An isomorphism would have to map the unique Sylow 7- and 13- subgroups of one group to the other and, since all Sylow 3-subgroups are conjugate, you could assume that it maps a generator $z_1$ of $C_3$ in the first group to either $z_2$ or $z_2^{-1}$ in the second group.
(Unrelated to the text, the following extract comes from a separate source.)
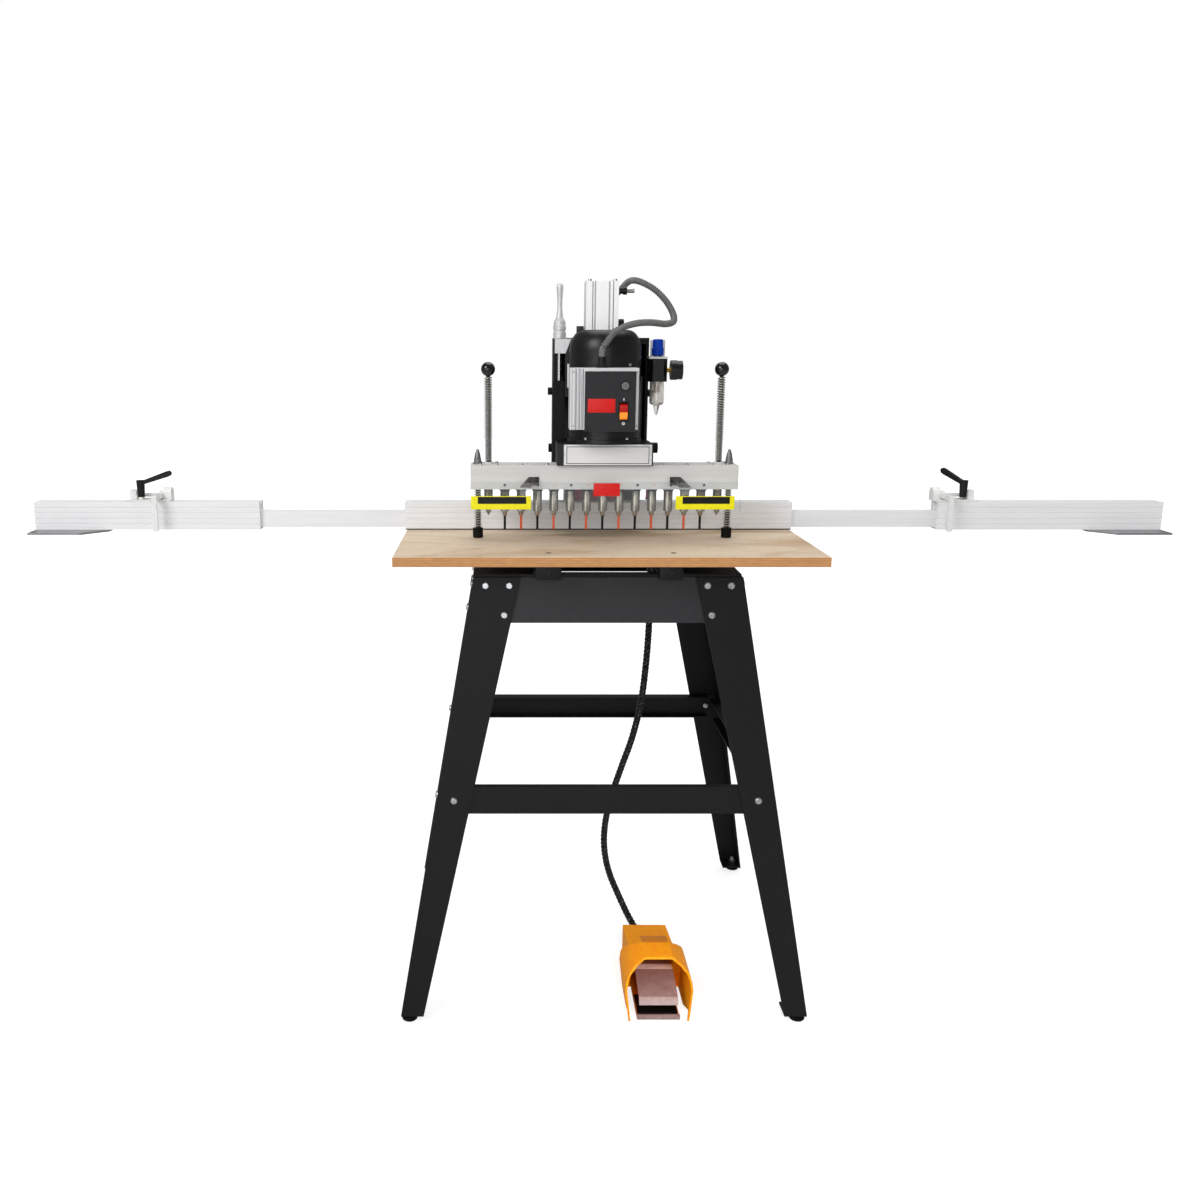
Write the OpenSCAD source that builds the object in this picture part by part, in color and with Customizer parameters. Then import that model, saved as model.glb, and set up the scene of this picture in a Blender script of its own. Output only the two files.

In either case, you will find that there are no isomorphisms between the Sylow 7- and 13- subgroups that give rise to an isomorphism between the groups.
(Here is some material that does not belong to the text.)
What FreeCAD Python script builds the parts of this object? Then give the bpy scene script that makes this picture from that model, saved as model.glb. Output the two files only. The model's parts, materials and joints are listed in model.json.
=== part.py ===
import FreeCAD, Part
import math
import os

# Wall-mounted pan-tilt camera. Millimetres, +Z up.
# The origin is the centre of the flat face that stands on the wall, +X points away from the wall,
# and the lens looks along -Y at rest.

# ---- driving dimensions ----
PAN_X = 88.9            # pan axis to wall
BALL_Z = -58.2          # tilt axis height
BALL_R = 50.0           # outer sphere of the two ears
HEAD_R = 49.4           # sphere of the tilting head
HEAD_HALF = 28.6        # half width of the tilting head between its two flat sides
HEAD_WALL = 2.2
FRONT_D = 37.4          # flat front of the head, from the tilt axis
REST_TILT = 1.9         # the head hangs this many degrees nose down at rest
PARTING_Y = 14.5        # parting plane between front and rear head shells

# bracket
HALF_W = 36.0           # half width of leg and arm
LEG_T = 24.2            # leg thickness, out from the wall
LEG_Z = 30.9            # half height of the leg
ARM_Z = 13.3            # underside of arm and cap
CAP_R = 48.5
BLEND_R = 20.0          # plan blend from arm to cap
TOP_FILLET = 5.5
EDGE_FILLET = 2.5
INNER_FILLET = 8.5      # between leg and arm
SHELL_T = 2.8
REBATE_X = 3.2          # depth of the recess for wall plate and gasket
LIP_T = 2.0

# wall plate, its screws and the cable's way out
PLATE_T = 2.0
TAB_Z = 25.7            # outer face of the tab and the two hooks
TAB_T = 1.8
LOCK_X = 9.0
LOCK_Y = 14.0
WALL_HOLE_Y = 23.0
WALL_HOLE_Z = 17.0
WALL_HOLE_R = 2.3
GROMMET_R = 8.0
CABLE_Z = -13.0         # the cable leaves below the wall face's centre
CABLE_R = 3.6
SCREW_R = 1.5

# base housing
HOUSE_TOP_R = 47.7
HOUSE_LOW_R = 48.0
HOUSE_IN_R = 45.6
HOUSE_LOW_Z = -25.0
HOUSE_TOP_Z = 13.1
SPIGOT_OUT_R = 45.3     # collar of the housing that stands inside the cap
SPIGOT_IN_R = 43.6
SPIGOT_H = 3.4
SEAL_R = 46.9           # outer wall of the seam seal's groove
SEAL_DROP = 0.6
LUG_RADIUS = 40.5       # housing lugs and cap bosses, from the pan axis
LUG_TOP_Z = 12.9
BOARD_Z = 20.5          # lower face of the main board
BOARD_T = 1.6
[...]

A: I expected this to have been covered on the site already, but 20 minutes of searching didn't help, so here comes an elementary explanation.

Both groups $G_2$ and $G_3$ have the form $C_{91}\rtimes C_3$. If here $C_{91}=\langle a\rangle$ and $C_3=\langle b\rangle$ then in $G_2$ we have
$$
bab^{-1}=a^{16}\qquad(*)
$$
as $16\equiv3\pmod{13}$ and $16\equiv2\pmod 7$. In other words $G_2=C_{91}\rtimes_{\phi_2}C_3$ with $\phi_2:C_3\to Aut(C_{91})=\Bbb{Z}_{91}^*$ determined by $\phi_2(b)=16$.
On the other hand, in $G_3$ we have
$$
bab^{-1}=a^{81}\qquad(**)
$$
as $81\equiv3\pmod{13}$ and $81\equiv4\pmod7$. So $G_2=C_{91}\rtimes_{\phi_3}C_3$ with $\phi_3:C_3\to Aut(C_{91})=\Bbb{Z}_{91}^*$ determined by $\phi_2(b)=81$.
Finding the exponents $16$ and $81$ were instances of the Chinese Remainder Theorem.
The groups $H_2=\langle 16\rangle=\{1,16,74\}\le\Bbb{Z}_{91}^*$ and $H_3=\langle 81\rangle=\{1,81,9\}$ intersect trivially, and this suffices:
The relation $(*)$ holds with any element of order $91$ in place of $a$. Similarly $(**)$ holds for every element of order $91$ in place of $a$. In both $G_2$ as well as $G_3$ all the elements $b'$ of order three are conjugates with either $b$ or $b^2$. Furthermore, we only need powers of $a$ to get the conjugacy.
It follows that any element $A\in G_2$ of order $91$ and any element $B$ of order $3$ satisfy $BAB^{-1}=A^k$ with $k\in H_2\setminus\{1\}$. A similar relation holds in $G_3$, but this time with $k\in H_3\setminus\{1\}$. Therefore no isomorphism between $G_2$ and $G_3$ exists.

Leaving it to others to formulate a suitable more general result about non-isomorphism of semidirect product of two cyclic groups of coprime orders.